Additionally, we’ll cover advanced topics, such as setting up alerting rules for automated notifications about potential issues within your stack. This proactive approach ensures that you can respond swiftly to any anomalies before they impact your operations.
Getting ready
Make sure to have the following requirements met:
- Terraform installed on your machine; if that is not the case, we’ll advise you to follow the steps outlined in the Terraform official documentation in order to have everything up and running.
- An Elastic Cloud deployment up and running. To quickly spin up a deployment, please refer to the Configuring Elastic Stack components with Terraform recipe in Chapter 12.
- As we’re going to provision a deployment on Elastic Cloud, we will need an API key that’ll be passed to Terraform. In order to get such a key, follow the steps described in the official Elastic documentation here: https://www.elastic.co/guide/en/cloud/current/ec-api-authentication.html. We will refer to this key as
api_key
later in the recipe.
The snippets for this recipe can be found here: https://github.com/PacktPublishing/Elastic-Stack-8.x-Cookbook/blob/main/Chapter13/snippets.md#setting-up-stack-monitoring
Important note
While the setup for this guide follows the recommended best practice of having a dedicated monitoring deployment, you can also opt for self-monitoring by using your main deployment to collect monitoring data.
How to do it…
The objective of this recipe is to set up a monitoring cluster beside our main deployment. We will use Terraform to deploy the additional monitoring cluster and set up the routing of logs and metrics from our main cluster to the monitoring cluster.
Figure 13.1 shows a simplified architecture of the setup:
Figure 13.1 – Monitoring setup overview
Note on monitoring in Elastic Cloud
For a deployment in Elastic Cloud to send logs and metrics to a dedicated monitoring cluster, both the main deployment and the monitoring cluster must be situated in the same cloud region. As of the current writing, cross-region monitoring is not supported. This requirement ensures that data transfer remains efficient and reduces latency, but it also means planning your deployment strategy to accommodate these limitations if monitoring across regions is a necessity for your operations.

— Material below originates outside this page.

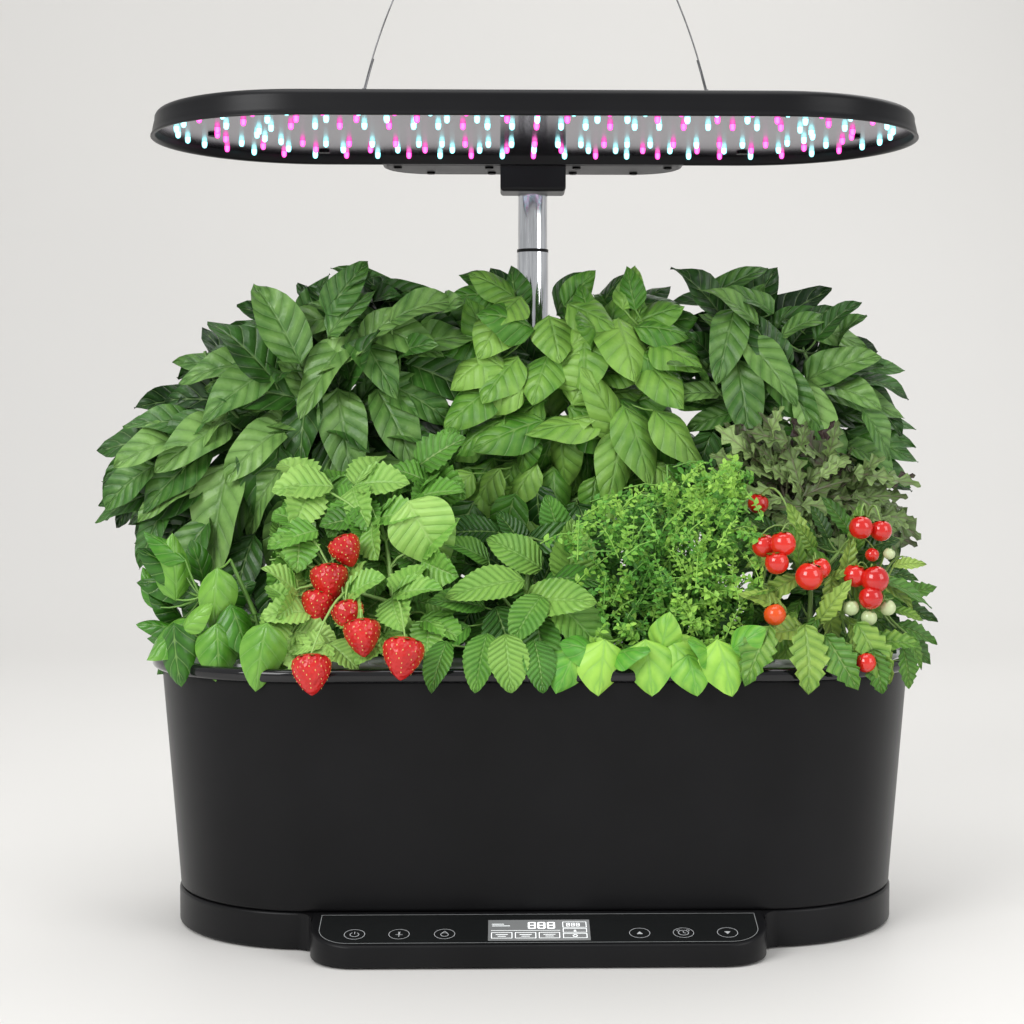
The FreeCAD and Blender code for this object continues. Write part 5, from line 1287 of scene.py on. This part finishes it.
MINT_LEAVES = [
    ((572, 556), (0.15, -0.3, 1.0), 64, 50, -60, 0.95), ((520, 553), (-0.8, -0.3, 0.6), 62, 38, -58, 0.8),
    ((490, 583), (-1.0, -0.4, -0.05), 78, 38, -76, 0.85), ((549, 597), (0.6, -0.6, 0.2), 84, 44, -78, 0.9),
    ((590, 622), (0.75, -0.4, -0.6), 92, 46, -80, 0.75), ((604, 538), (1.0, -0.2, 0.08), 84, 36, -50, 0.2),
    ((506, 636), (0.3, -0.5, -0.8), 72, 44, -80, 0.25), ((462, 600), (-0.8, -0.4, 0.3), 58, 32, -72, 0.55),
    ((446, 636), (-0.8, -0.5, -0.3), 60, 34, -80, 0.45), ((540, 640), (0.1, -0.6, -0.7), 66, 40, -84, 0.5),
    ((556, 522), (-0.3, -0.2, 1.0), 54, 32, -44, 0.5), ((470, 548), (-0.7, -0.3, 0.5), 56, 32, -52, 0.6),
    ((528, 612), (-0.4, -0.6, -0.4), 60, 36, -84, 0.6), ((620, 576), (0.9, -0.3, 0.1), 66, 30, -66, 0.4),
    ((480, 660), (-0.2, -0.5, -0.6), 60, 34, -98, 0.6), ((508, 666), (0.1, -0.5, -0.9), 56, 40, -103, 0.9),
    ((438, 664), (-0.3, -0.5, -0.7), 52, 30, -101, 0.5), ((540, 664), (0.2, -0.5, -0.7), 52, 32, -101, 0.4),
]
heroes(mint_bush, MINT_LEAVES, toothed(13.0, 0.14), rows=26, cols=8, fold=0.25, droop=0.55, wave=0.03)
mint_bush.finish("mint_leaves", mint_green, "mint_leaf", "mint")

# Fine herbs
# Thyme and curled parsley: hundreds of tiny leaflets along thin sprigs, with
# a skirt of small round basil leaves over the rim.
herb_green = leaf_look("herb_green", (0.02, 0.10, 0.010), (0.10, 0.36, 0.035), (0.36, 0.66, 0.09),
    (0.3, 0.55, 0.12), side_veins=3.0, relief=0.3)
fine_bush = Bush(71, (75, -58, PLANT_Z), ((-14.0, -112.0, 140.0), (122.0, 24.0, 290.0)))
for x, y, z in ((40, -60, 190), (56, -40, 236), (74, -30, 262), (90, -50, 226), (30, -30, 214),
        (66, -70, 200), (92, -20, 250)):
    fine_bush.stem([(75 + (x - 75) * 0.2, -58 + (y + 58) * 0.2, PLANT_Z + 4), (x, y, z)], 1.1)


def sprig(bush, px, py, y, way, length, pairs, leaflet, tone, outline=ovate):
    """A thin stem with small leaflets in pairs."""
    chance = bush.chance
    tip = seen_at(px, py, y)
    way = Vector(way).normalized()
    base = tip - way * length
    bush.stalk(bush.held(base), bush.held(tip), 0.45, sag=-2.0, tone=tone + 0.2, steps=2)
    side = way.cross(Vector((chance.uniform(-0.4, 0.4), 1, chance.uniform(-0.4, 0.4)))).normalized()
    other = way.cross(side)
    for k in range(pairs):
        t = (k + 1.0) / pairs
        turn = k * 1.9 + chance.uniform(-0.4, 0.4)
        for flip in (0.0, math.pi):
            out = side * math.cos(turn + flip) + other * math.sin(turn + flip)
            size = leaflet * chance.uniform(0.75, 1.2) * (1.0 - 0.35 * t)
            bush.blade(bush.held(base + way * (length * t)), out + way * 0.7,
                Vector((out.x * 0.2, -0.8, 0.7)), size, size * 0.62, outline, droop=0.5, fold=0.2, wave=0.05,
                tone=tone + chance.uniform(-0.18, 0.18), rows=3, cols=2)


spread = fine_bush.chance.uniform
FINE_OUTLINE = [
    (575, 520), (600, 492), (650, 486), (694, 462), (740, 460), (752, 500), (750, 600), (735, 652),
    (600, 656), (590, 600),
]
# The back layer takes the darkest tones and the front layer the lightest: painted shade deep in the bush.
for depth, pitch, tones in ((-15, 18, (0.0, 0.35)), (-45, 15, (0.2, 0.6)), (-74, 14, (0.4, 0.95))):
    for px, py in scatter(fine_bush.chance, FINE_OUTLINE, pitch):
        way = (spread(-0.8, 0.8), spread(-0.7, 0.1), spread(0.0, 1.0))
        warm = 0.14 if px > 680 or py < 520 else -0.08
        sprig(fine_bush, px, py, depth + spread(-10, 10), way, spread(14, 26), 8, spread(3.4, 6.0),
            spread(*tones) + warm)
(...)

- Download the following Terraform configuration files from the book’s official repository: https://github.com/PacktPublishing/Elastic-Stack-8.x-Cookbook/blob/main/Chapter13/terraform/monitoring.
- Next, open the
.tfvar
file in your preferred editor, add yourapi_key
key, and then save the file. - As we did in the Configuring Elastic Stack components with Terraform recipe in Chapter 12, run the following commands to get a sense of what will be deployed in terms of components:
$ terraform init $ terraform plan
- Next, execute the configuration with the following command:
$ terraform apply
Upon successful completion of the command, head to the Elastic Cloud console and look for the deployment named
terraform-monitoring
. - Having established the deployment that will act as a repository for monitoring data, we must now configure our main deployments to forward logs and monitoring metrics. Navigate to the cloud console and select the deployment you wish to monitor. Then, find the Logs and metrics option in the left menu and click on it. On the Logs and metrics page, click Enable. From the drop-down menu, choose the
terraform-monitoring
deployment and click Save to apply and save the configuration changes:
Figure 13.2 – Logs and metrics: Ship to a deployment setup
Once the configuration has been applied, the Logs and metrics page will look as pictured in Figure 13.3. Repeat the same operation for the new-team
deployment as well:
Figure 13.3 – Ship to a deployment activated
Now that we have successfully configured the shipping of logs and metrics to our terraform-monitoring
deployment, let’s explore how to utilize this data within the stack monitoring application.
- Head to Kibana for the
terraform-monitoring
deployment and go to Stack Monitoring under the Management section:
Figure 13.4 – Stack Monitoring app in the Kibana menu
- Upon arriving at the Stack Monitoring page, you may encounter a popup about the creation of out-of-the-box rules. We will address this later, so for now, please click on Remind me later. You will then be presented with a list of clusters being monitored:
Figure 13.5 – Stack Monitoring cluster listing
- Click on the
main-deployment
cluster in the list to go to the monitoring overview page:
Figure 13.6 – Stack Monitoring cluster overview
- We will start with the Elasticsearch overview| Overview page. From here, you can zoom in on key aspects of the health and status of your clusters:
Figure 13.7 – Stack Monitoring Elasticsearch overview
The Elasticsearch overview page is divided into two sections:
- The upper half of Figure 13.7 focuses on key search and indexing metrics. Leverage those dashboards to quickly spot performance issues in your deployment.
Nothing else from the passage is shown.